───── TASK INPUT ─────

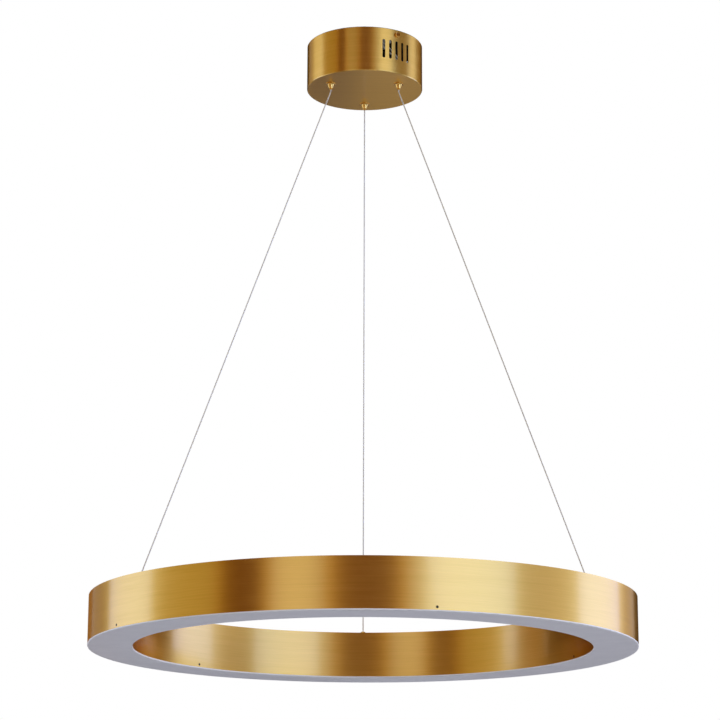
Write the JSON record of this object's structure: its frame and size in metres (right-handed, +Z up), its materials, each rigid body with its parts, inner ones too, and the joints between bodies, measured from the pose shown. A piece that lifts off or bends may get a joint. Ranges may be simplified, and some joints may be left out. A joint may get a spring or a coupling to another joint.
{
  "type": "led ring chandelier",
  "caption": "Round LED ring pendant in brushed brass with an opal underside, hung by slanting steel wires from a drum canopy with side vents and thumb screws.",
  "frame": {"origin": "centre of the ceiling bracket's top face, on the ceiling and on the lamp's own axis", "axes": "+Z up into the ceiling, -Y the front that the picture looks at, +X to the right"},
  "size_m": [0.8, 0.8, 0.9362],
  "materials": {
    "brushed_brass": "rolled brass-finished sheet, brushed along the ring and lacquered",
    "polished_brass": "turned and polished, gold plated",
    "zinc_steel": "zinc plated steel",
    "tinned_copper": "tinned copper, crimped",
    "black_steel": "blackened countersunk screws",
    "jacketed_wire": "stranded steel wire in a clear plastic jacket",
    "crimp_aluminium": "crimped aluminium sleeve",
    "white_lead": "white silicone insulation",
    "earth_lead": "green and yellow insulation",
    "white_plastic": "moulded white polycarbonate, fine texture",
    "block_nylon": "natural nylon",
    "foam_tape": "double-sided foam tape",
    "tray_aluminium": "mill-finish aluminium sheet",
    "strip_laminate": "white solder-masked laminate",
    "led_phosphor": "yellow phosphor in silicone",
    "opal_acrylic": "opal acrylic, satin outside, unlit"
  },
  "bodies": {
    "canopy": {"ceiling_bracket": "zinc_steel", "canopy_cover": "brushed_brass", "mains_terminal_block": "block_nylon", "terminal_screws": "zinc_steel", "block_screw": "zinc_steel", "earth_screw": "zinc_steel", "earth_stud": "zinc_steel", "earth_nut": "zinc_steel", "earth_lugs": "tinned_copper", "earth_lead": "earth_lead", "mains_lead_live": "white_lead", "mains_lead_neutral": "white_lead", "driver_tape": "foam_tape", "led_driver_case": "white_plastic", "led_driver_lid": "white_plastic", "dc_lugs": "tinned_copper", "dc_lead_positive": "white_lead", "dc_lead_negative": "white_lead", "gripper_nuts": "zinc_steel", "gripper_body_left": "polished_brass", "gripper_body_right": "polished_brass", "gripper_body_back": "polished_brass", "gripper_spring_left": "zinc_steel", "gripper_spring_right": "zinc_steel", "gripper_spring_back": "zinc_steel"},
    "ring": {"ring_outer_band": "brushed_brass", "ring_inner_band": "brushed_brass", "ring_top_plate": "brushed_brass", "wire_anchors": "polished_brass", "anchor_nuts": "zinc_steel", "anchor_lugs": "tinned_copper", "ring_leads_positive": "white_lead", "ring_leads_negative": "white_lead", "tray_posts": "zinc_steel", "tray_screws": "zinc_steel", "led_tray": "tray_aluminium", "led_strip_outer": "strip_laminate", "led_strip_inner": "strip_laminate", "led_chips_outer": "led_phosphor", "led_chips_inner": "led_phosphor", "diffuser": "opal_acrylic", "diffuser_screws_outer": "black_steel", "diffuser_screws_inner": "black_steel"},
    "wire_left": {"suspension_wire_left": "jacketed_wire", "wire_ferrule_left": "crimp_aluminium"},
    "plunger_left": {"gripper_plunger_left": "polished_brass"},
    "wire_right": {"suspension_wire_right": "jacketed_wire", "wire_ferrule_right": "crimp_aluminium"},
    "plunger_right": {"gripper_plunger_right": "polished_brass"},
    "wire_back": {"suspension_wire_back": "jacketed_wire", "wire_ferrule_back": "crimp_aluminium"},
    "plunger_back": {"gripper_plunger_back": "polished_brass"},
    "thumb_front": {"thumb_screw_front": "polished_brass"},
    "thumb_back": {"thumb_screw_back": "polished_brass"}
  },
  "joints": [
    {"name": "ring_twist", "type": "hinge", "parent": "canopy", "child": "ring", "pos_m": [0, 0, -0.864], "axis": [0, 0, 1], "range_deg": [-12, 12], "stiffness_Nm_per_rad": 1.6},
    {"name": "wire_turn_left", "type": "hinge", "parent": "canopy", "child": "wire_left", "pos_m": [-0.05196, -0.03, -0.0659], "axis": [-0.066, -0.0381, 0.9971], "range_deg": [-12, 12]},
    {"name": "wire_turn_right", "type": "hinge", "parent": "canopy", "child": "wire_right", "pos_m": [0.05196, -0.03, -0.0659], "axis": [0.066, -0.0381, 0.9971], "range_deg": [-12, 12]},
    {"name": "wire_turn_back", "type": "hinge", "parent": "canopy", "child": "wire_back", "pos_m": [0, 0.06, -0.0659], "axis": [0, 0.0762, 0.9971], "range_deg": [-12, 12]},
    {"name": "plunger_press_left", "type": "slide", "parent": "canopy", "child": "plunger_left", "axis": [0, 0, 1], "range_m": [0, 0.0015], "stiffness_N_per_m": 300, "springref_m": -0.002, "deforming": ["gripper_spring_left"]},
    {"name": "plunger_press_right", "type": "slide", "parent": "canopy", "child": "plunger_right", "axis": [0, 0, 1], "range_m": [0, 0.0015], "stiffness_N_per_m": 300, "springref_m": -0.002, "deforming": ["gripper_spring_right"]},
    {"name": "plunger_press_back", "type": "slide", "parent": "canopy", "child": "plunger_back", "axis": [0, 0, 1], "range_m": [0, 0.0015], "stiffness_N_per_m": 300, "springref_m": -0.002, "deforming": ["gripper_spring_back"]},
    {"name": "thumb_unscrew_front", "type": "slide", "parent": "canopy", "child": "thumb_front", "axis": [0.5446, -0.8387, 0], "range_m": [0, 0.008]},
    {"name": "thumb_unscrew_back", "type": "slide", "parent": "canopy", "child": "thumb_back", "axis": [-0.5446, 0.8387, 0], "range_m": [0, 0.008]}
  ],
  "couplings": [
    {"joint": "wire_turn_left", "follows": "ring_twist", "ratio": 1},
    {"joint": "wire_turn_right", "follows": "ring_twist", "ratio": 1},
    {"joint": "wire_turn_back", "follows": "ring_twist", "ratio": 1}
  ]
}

─────
───── TASK INPUT ─────

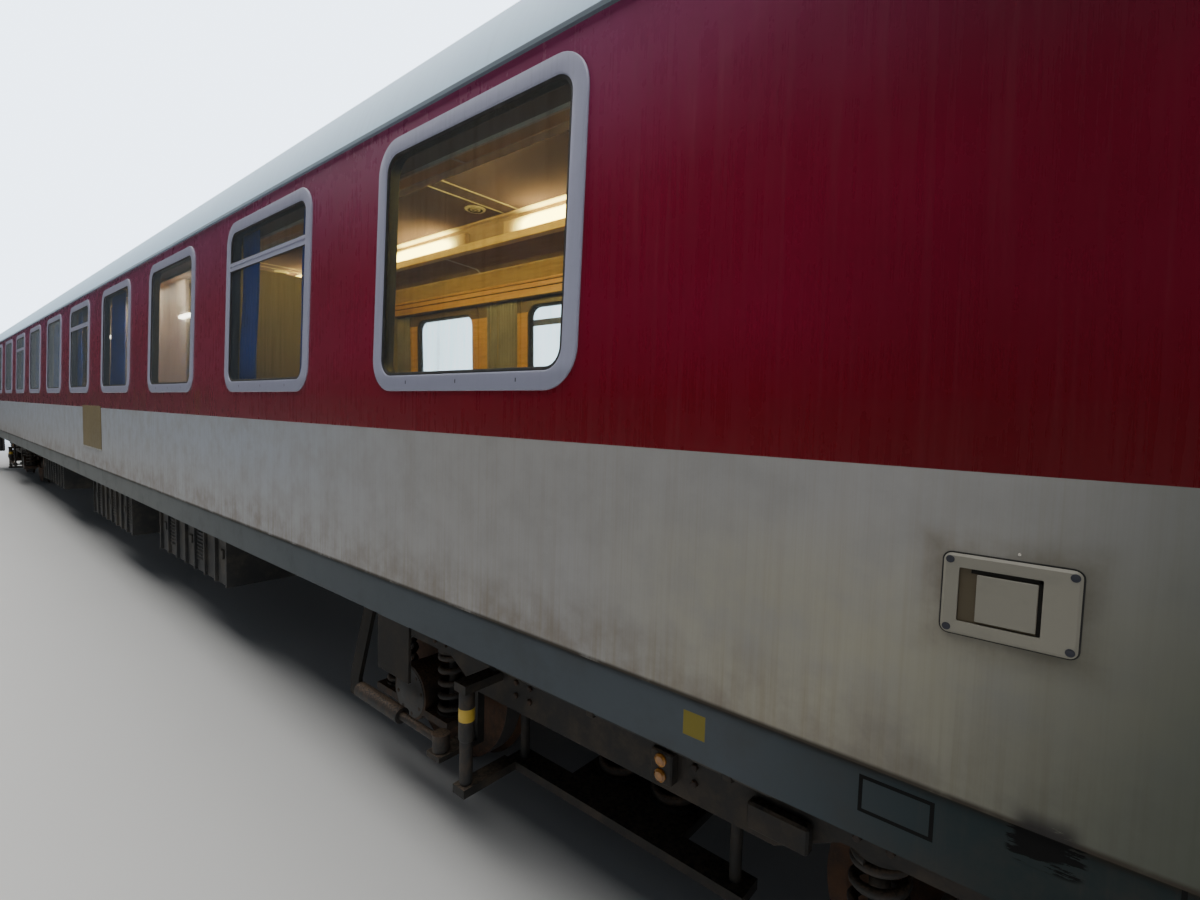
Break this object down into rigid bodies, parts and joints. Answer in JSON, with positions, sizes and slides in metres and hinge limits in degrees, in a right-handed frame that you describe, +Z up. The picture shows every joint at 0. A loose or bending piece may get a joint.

─────
───── TASK INPUT ─────

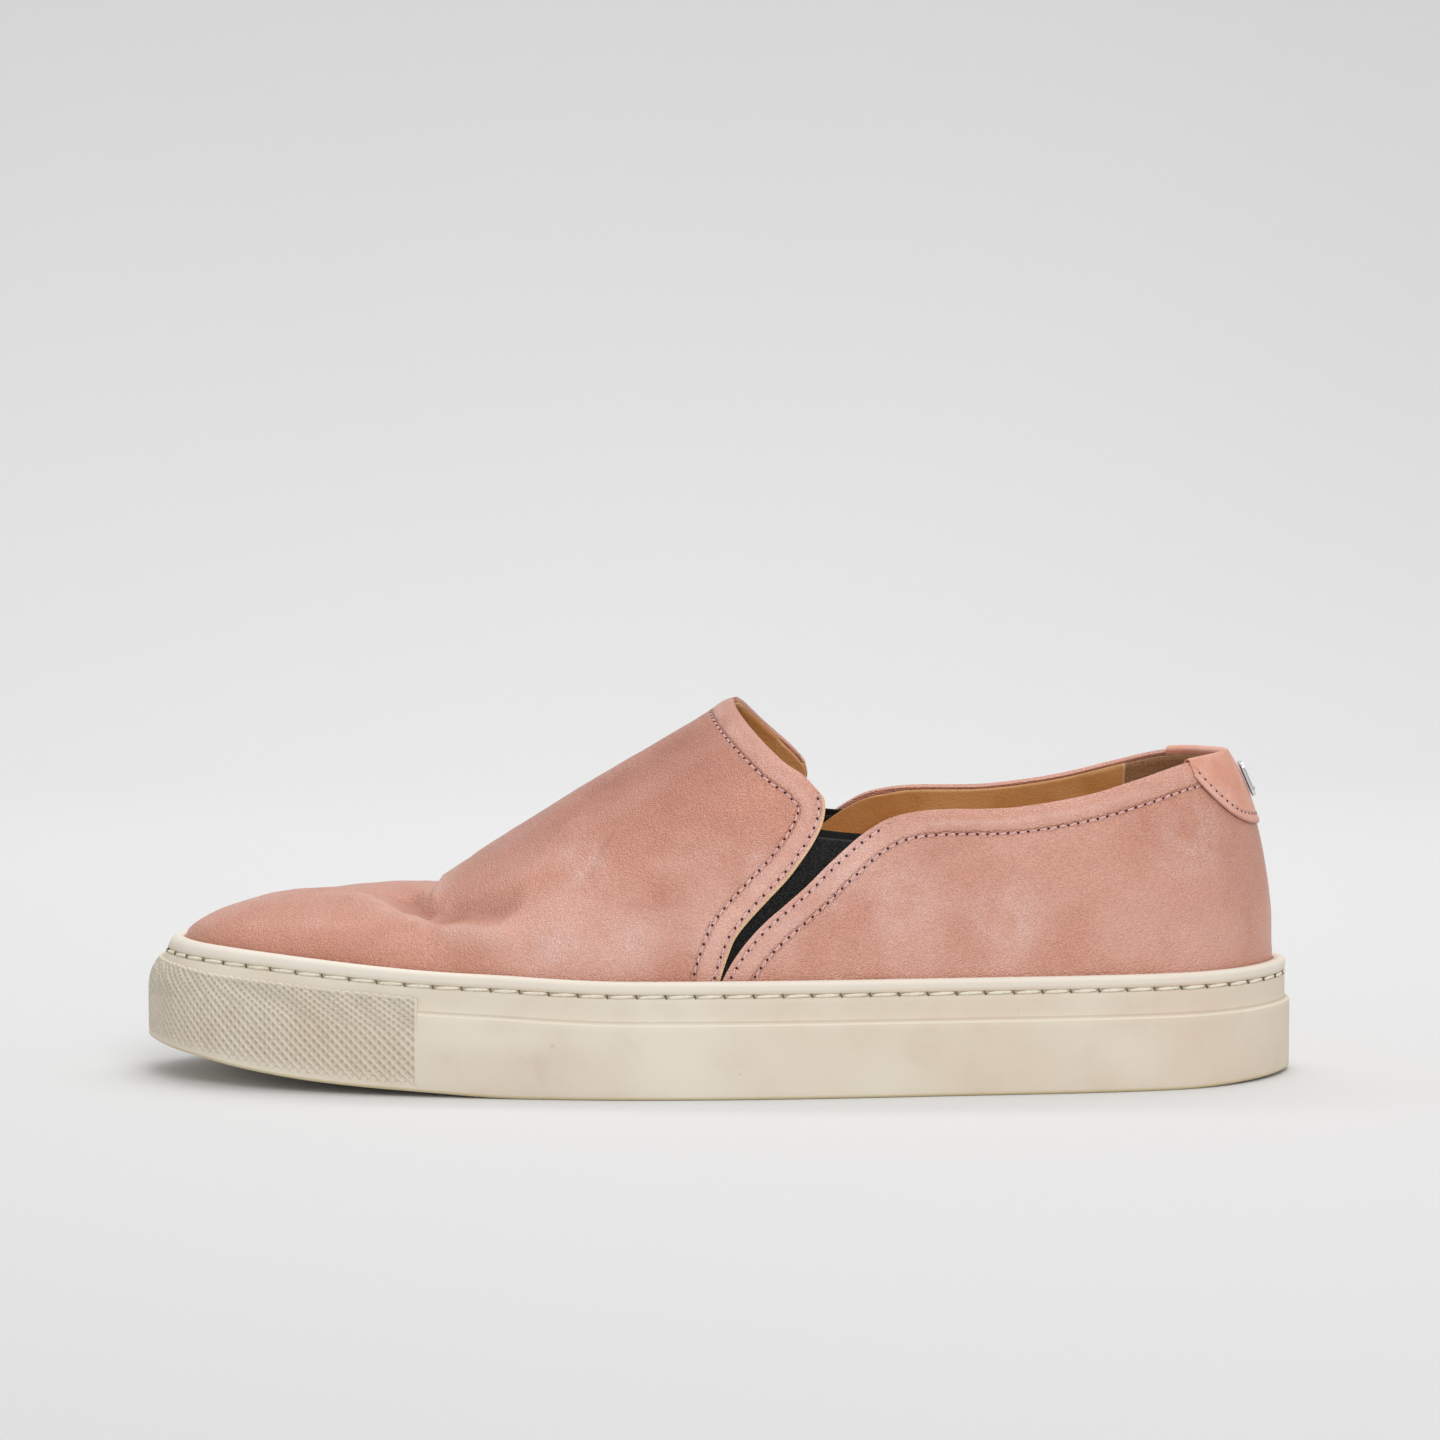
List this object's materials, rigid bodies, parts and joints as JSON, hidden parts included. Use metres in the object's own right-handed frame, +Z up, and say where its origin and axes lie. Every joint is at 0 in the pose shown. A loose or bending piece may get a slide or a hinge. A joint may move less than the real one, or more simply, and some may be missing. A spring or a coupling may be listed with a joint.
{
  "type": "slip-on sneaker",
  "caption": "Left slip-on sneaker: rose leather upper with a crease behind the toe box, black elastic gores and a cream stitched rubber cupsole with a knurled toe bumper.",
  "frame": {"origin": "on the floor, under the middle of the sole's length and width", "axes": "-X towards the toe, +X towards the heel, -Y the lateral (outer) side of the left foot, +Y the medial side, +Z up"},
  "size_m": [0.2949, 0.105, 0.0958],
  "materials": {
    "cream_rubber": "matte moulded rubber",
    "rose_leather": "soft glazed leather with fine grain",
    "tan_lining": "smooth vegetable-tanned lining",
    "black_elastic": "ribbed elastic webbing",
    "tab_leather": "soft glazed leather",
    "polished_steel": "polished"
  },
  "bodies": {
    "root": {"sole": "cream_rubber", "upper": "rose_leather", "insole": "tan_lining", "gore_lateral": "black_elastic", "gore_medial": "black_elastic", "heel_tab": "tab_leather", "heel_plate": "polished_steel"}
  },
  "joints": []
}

─────

_WHAT THE TASK REQUIRES_
Where does the word "from" appear in the listing? List each line that holds it.

_IN RESPONSE_
Write the JSON record of this object's structure: its frame and size in metres (right-handed, +Z up), its materials, each rigid body with its parts, inner ones too, and the joints between bodies, measured from the pose shown. A piece that lifts off or bends may get a joint. Ranges may be simplified, and some joints may be left out. A joint may get a spring or a coupling to another joint.
  "caption": "Round LED ring pendant in brushed brass with an opal underside, hung by slanting steel wires from a drum canopy with side vents and thumb screws.",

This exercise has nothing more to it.